Neuf ans plus tôt, Jean-Pierre Garnier écrivait : le « bavardage prolixe sur les mille-et-une causes de la violence urbaine, de même que les discussions sans fin sur les moyens de l'enrayer, permettent de prolonger le silence quasi général qui est de mise sur la violence majeure que constituent, pour ceux qui en sont les victimes, la précarisation, la paupérisation et la marginalisation. »4 Le constat qu'il dresse, suite aux émeutes de 2005, est le même. Les élites analysent les émeutes urbaines comme le fruit d'un problème « de société » ou « culturel » parce qu'elles ne peuvent reconnaître que l'embrasement des banlieues est le fruit de ce système économique et social qui ne peut prospérer sans produire son stock de déclassés et de lumpenprolétaires5. Les jeunes émeutiers défendent leur quartier car ils y sont comme assignés à résidence. Ils sont sans espoir et n'attendent rien des politiques. Produits de notre société de la marchandise, ils ont compris que le paraître était une condition fondamentale de l'existence sociale ; et en ce sens, ils sont totalement intégrés. « L'implosion qui menace nos sociétés s'annonce très différente, dans sa dynamique, comme dans les affrontements sur lesquels elle peut déboucher, des « explosions sociales » de jadis que les nantis redoutaient tant », nous dit Jean-Pierre Garnier. Et c'est à cette « violence erratique des déclassés » que se heurte la « politique de la ville » ; une politique de classe, tout simplement.

Notes
1. Proche de Louis Janover et de Maximilien Rubel, fins connaisseurs de l'oeuvre de Marx, Jean-Pierre Garnier a écrit et co-écrit de nombreux ouvrages dont La pensée aveugle. Quand les intellectuels ont des visions (Spengler, 1993), Le marxisme lénifiant ou la politique bourgeoise au poste de commande (Le Sycomore, 1979)...

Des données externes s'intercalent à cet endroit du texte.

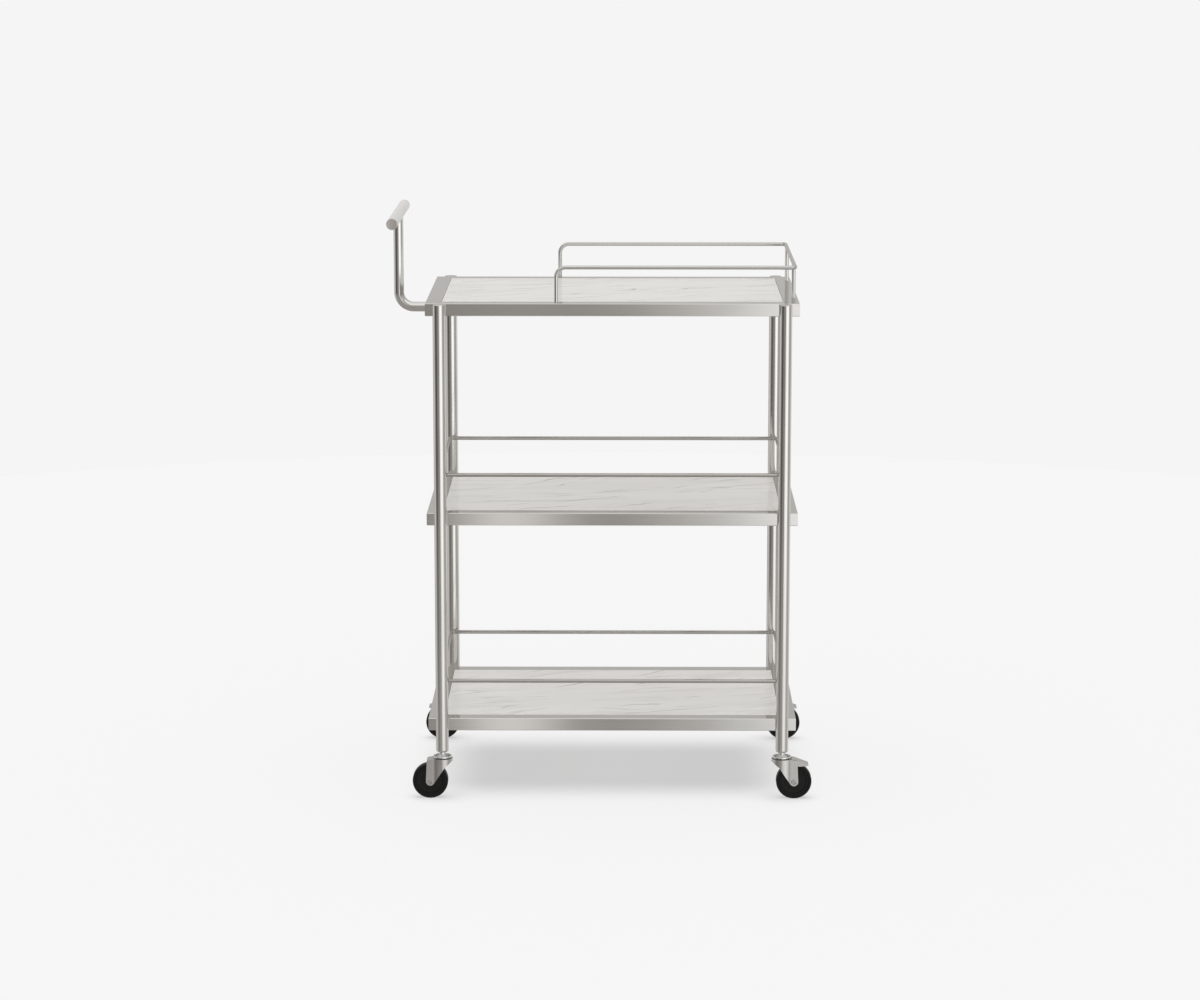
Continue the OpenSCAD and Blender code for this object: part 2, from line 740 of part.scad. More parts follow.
// A fork pressed from sheet: top, round front and two legs
module fork(sx, sy, braked) {
  across = 3 * fork_front_r;
  color(zinc) at_caster(sx, sy) difference() {
    union() {
      intersection() {
        difference() {
          linear_extrude(fork_top_z) fork_plan(fork_front_r, fork_out, 2 * fork_top_l);
          translate([0, 0, -over]) linear_extrude(fork_top_z + 2 * over)
            fork_plan(fork_front_r - fork_t, fork_in, 3 * fork_top_l);
        }
        rotate([90, 0, 0]) linear_extrude(across, center = true) fork_side();
      }
      intersection() {
        linear_extrude(fork_top_z)
          fork_plan(fork_front_r - fork_t / 2, fork_in + fork_t / 2, braked ? braked_top_l : fork_top_l);
        rotate([90, 0, 0]) linear_extrude(across, center = true) fork_top_side();
      }
    }
    shaft(king_d + 2 * run_gap, fork_under_z - over, fork_top_z + over);
    ball_groove();
    translate([trail, 0, axle_z]) cross_shaft(axle_d + 2 * run_gap, across);
    if (braked) translate([brake_pin_x, 0, brake_pin_z]) cross_shaft(brake_pin_d + 2 * run_gap, across);
  }
}

// An axle rivet with a domed head on each side of the fork
module axle_rivet(sx, sy) {
  color(zinc) at_caster(sx, sy) translate([trail, 0, axle_z]) difference() {
    union() {
      cross_shaft(axle_d, fork_out);
      for (side = SIDES) translate([0, side * (fork_out + axle_head_h / 2), 0])
        cross_shaft(axle_head_d, axle_head_h / 2);
    }
    for (side = SIDES) translate([0, side * (fork_out + axle_head_h), 0]) difference() {
      cross_shaft(axle_dimple_d, axle_head_h / 2);
      cross_shaft(axle_dimple_d / 2, axle_head_h);
    }
  }
}

// The sleeve between the fork's legs that the wheel turns on
module axle_sleeve(sx, sy) {
  color(dark_steel) at_caster(sx, sy) translate([trail, 0, axle_z]) difference() {
    cross_shaft(sleeve_d, fork_in - run_gap);
    cross_shaft(axle_d + 2 * run_gap, fork_in + over);
  }
}

// A wheel's core: hub, dished disc and rim
module wheel_core(sx, sy) {
  half_w = wheel_w / 2 - core_inset;
  dish_out_r = core_r - core_rim;
  color(black) at_caster(sx, sy) translate([trail, 0, axle_z]) difference() {
    union() {
      cross_shaft(2 * (core_r - run_gap), half_w);
      cross_shaft(hub_d, fork_in - hub_gap);
    }
    for (side = SIDES) translate([0, side * half_w, 0]) difference() {
      cross_shaft(2 * dish_out_r, wheel_dish);
      cross_shaft(hub_d, 2 * wheel_dish);
    }
    cross_shaft(sleeve_d + 2 * run_gap, fork_in + over);
  }
}

// A tyre with round shoulders
module tyre(sx, sy) {
  r = wheel_d / 2;
  inner = r - tyre_round;
  color(black) at_caster(sx, sy) translate([trail, 0, axle_z]) rotate([90, 0, 0])
    rotate_extrude($fn = 96) difference() {
      union() {
        translate([core_r, -wheel_w / 2]) square([inner - core_r, wheel_w]);
        translate([core_r, tyre_round - wheel_w / 2]) square([tyre_t, wheel_w - 2 * tyre_round]);
        for (side = SIDES) translate([inner, side * (wheel_w / 2 - tyre_round)]) circle(tyre_round);
      }
      translate([0, -wheel_w]) square([core_r, 2 * wheel_w]);
    }
}

// Height of a pedal's tread at a distance x from the swivel's axis
function tread_z(x) = fork_top_z + pedal_rise - max(0, x - brake_pin_x) * tan(pedal_slope);

// The middle of the pedal's rolled end, seen from the side
function roll_centre() =
  let (x = pedal_reach - roll_d / 2) [x, tread_z(x) - roll_d / 2 / cos(pedal_slope)];

// A pedal's cheek seen from the side
module cheek_side() {
  pin = [brake_pin_x, brake_pin_z];
  roll = roll_centre();
  belly_x = (brake_pin_x + pedal_reach) / 2 - cheek_belly / 3;
  belly_z = tread_z(belly_x) - cheek_depth;
  polygon([
    [brake_pin_x - ear_r, brake_pin_z], [brake_pin_x - ear_r, tread_z(0)], [brake_pin_x, tread_z(0)],
    [roll[0], roll[1] + roll_d / 2 / cos(pedal_slope)], [roll[0], roll[1] - roll_d / 2],
    [belly_x + cheek_belly / 2, belly_z], [belly_x - cheek_belly / 2, belly_z],
    [brake_pin_x + ear_r / 2, brake_pin_z - ear_r * 0.8]
  ]);
  translate(pin) circle(ear_r);
  translate(roll) circle(d = roll_d);
}

// A pedal's tread plate seen from the side
module tread_side() {
  x0 = brake_pin_x - ear_r;
  x1 = roll_centre()[0];
  drop = pedal_t / cos(pedal_slope);
  polygon([
    [x0, tread_z(x0)], [brake_pin_x, tread_z(x0)], [x1, tread_z(x1)],
    [x1, tread_z(x1) - drop], [brake_pin_x, tread_z(x0) - drop], [x0, tread_z(x0) - drop]
  ]);
}

// A brake pedal: tread, two cheeks beside the tyre, rolled end and a bar that presses on the tyre
module brake_pedal(sx, sy) {
  bar_x = brake_pin_x + shoe_x;
  bar_z = tread_z(bar_x) - (pedal_t + shoe_d) / 2 / cos(pedal_slope);
  color(zinc) at_caster(sx, sy) difference() {
    union() {
      rotate([90, 0, 0]) linear_extrude(2 * pedal_half_w, center = true) tread_side();
      for (side = SIDES) translate([0, side * (pedal_half_w - pedal_t / 2), 0])
        rotate([90, 0, 0]) linear_extrude(pedal_t, center = true) cheek_side();
      translate([roll_centre()[0], 0, roll_centre()[1]]) cross_shaft(roll_d, pedal_half_w);
      translate([bar_x, 0, bar_z]) cross_shaft(shoe_d, pedal_half_w);
    }
    translate([brake_pin_x, 0, brake_pin_z]) cross_shaft(brake_pin_d + 2 * run_gap, pedal_half_w + over);
  }
}

// The pin that a pedal turns on, flush with the fork
module brake_pin(sx, sy) {
  color(zinc) at_caster(sx, sy) translate([brake_pin_x, 0, brake_pin_z]) cross_shaft(brake_pin_d, fork_out);
}

post(LEFT, FRONT);  // post_front_left
post(RIGHT, FRONT);  // post_front_right
post(LEFT, REAR);  // post_rear_left
post(RIGHT, REAR);  // post_rear_right
post_top_caps();
post_foot_sockets();
shelf_frame(2);  // shelf_frame_top
shelf_frame(1);  // shelf_frame_middle
shelf_frame(0);  // shelf_frame_bottom
shelf_panel(2);  // shelf_panel_top
shelf_panel(1);  // shelf_panel_middle
shelf_panel(0);  // shelf_panel_bottom
shelf_stiffeners();
shelf_bolts();
post_bushes();
rail(1);  // rail_middle
rail(0);  // rail_bottom
guard_rail();
guard_legs_right();
guard_screws();
handle_tube();
handle_grip();
grip_end_caps();
handle_screws();
handle_nuts();
raceway_caps();
bearing_balls();
stem(LEFT, FRONT);  // stem_front_left
stem(RIGHT, FRONT);  // stem_front_right
stem(LEFT, REAR);  // stem_rear_left
stem(RIGHT, REAR);  // stem_rear_right
fork(LEFT, FRONT, false);  // fork_front_left
fork(RIGHT, FRONT, true);  // fork_front_right
fork(LEFT, REAR, true);  // fork_rear_left
fork(RIGHT, REAR, true);  // fork_rear_right
axle_rivet(LEFT, FRONT);  // axle_rivet_front_left
axle_rivet(RIGHT, FRONT);  // axle_rivet_front_right
axle_rivet(LEFT, REAR);  // axle_rivet_rear_left
axle_rivet(RIGHT, REAR);  // axle_rivet_rear_right
axle_sleeve(LEFT, FRONT);  // axle_sleeve_front_left
axle_sleeve(RIGHT, FRONT);  // axle_sleeve_front_right
axle_sleeve(LEFT, REAR);  // axle_sleeve_rear_left
axle_sleeve(RIGHT, REAR);  // axle_sleeve_rear_right
wheel_core(LEFT, FRONT);  // wheel_core_front_left
wheel_core(RIGHT, FRONT);  // wheel_core_front_right
wheel_core(LEFT, REAR);  // wheel_core_rear_left
wheel_core(RIGHT, REAR);  // wheel_core_rear_right
tyre(LEFT, FRONT);  // tyre_front_left
tyre(RIGHT, FRONT);  // tyre_front_right
tyre(LEFT, REAR);  // tyre_rear_left
tyre(RIGHT, REAR);  // tyre_rear_right
brake_pedal(RIGHT, FRONT);  // brake_pedal_front_right
brake_pedal(LEFT, REAR);  // brake_pedal_rear_left
brake_pedal(RIGHT, REAR);  // brake_pedal_rear_right
brake_pin(RIGHT, FRONT);  // brake_pin_front_right
brake_pin(LEFT, REAR);  // brake_pin_rear_left
brake_pin(RIGHT, REAR);  // brake_pin_rear_right
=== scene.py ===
"""Looks of the bar cart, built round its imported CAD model.

Each sub-assembly of the cart is a class that models the pieces that need more than their CAD
solid and gives every piece its finish. Places and sizes are in metres in the CAD model's own
frame, and the sections of turned pieces are in millimetres.
"""

import json
import logging
import math
from dataclasses import dataclass
from enum import Enum
from typing import Callable

import bpy
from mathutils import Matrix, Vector

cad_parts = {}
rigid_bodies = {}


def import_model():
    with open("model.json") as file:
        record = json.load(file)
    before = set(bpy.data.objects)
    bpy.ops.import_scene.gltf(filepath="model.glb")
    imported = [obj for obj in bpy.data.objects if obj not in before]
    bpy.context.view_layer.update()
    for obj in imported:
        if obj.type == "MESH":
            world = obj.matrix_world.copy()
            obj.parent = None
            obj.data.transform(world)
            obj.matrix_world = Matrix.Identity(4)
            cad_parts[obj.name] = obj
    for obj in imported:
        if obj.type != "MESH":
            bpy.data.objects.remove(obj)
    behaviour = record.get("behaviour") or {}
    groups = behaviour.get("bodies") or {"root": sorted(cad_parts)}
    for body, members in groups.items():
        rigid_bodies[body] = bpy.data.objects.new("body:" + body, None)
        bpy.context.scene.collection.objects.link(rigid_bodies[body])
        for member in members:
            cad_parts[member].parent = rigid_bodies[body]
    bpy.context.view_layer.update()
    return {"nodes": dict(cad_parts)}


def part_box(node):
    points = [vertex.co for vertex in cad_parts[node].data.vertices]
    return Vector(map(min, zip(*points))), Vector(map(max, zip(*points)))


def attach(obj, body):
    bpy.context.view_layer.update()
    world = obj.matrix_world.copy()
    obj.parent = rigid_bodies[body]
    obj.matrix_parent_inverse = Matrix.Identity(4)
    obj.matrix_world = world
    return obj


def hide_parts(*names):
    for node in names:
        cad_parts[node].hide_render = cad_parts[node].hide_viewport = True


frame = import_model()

LOG = logging.getLogger("bar_cart")
MM = 0.001
NEAR = 0.001 * MM  # how exactly a point is found by its place
SAME = 0.002 * MM  # points nearer to each other than this are merged
NOISE = (0.3, 0.7)  # the range that a noise mostly fills
FLAT = math.radians(0.2)  # faces that bend less than this are one flat face
FACE_WEIGHT = 80  # how closely a rounded edge's shading follows the flat faces beside it
CASTERS = ("front_left", "front_right", "rear_left", "rear_right")
BRAKED = ("front_right", "rear_left", "rear_right")
LEVELS = ("top", "middle", "bottom")

Pair = tuple[float, float]
Triple = tuple[float, float, float]
Colour = Triple
Section = tuple[Pair, ...]
Inputs = dict[int | str, object]
Material = bpy.types.Material
Object = bpy.types.Object
Socket = bpy.types.NodeSocket


class Grain(Enum):
    """Direction in which a metal surface is brushed."""

    ALONG_X = "along x"
    ALONG_Y = "along y"
    ALONG_Z = "along z"
    MITRED = "along each side of a frame"
    NONE = "none"


# ---------------- shader building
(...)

2. Sur le rôle de la culture dans le processus de gentrification de Paris, lire son article sur le Centre Georges-Pompidou intitulé « La nouvelle Beaubourgeoisie ».
3. Permettez-moi une anecdote. Un élu d'une commune voisine de Nantes m'a glissé un jour qu'il n'en pouvait plus de ces bobos qui lui demandaient de favoriser l'installation de petits commerces de bouche dans leur quartier (un ancien village de pêcheurs qu'ils ont investi dans les années 1980 alors que personne ne voulait s'y installer) alors qu'ils habitaient à moins de deux cents mètres d'un centre commercial que tous, évidemment, ils fréquentaient.
4. Jean-Pierre Garnier, Des barbares dans la cité – De la tyrannie du marché à la violence urbaine, Flammarion, 1996.
5. Souvenons-nous des envolées verbales des philosophes médiatiques appointés contre la « sociologie bourdieusienne » et sa prétention à expliquer les événements par le social et non par le culturel voire le culturalisme.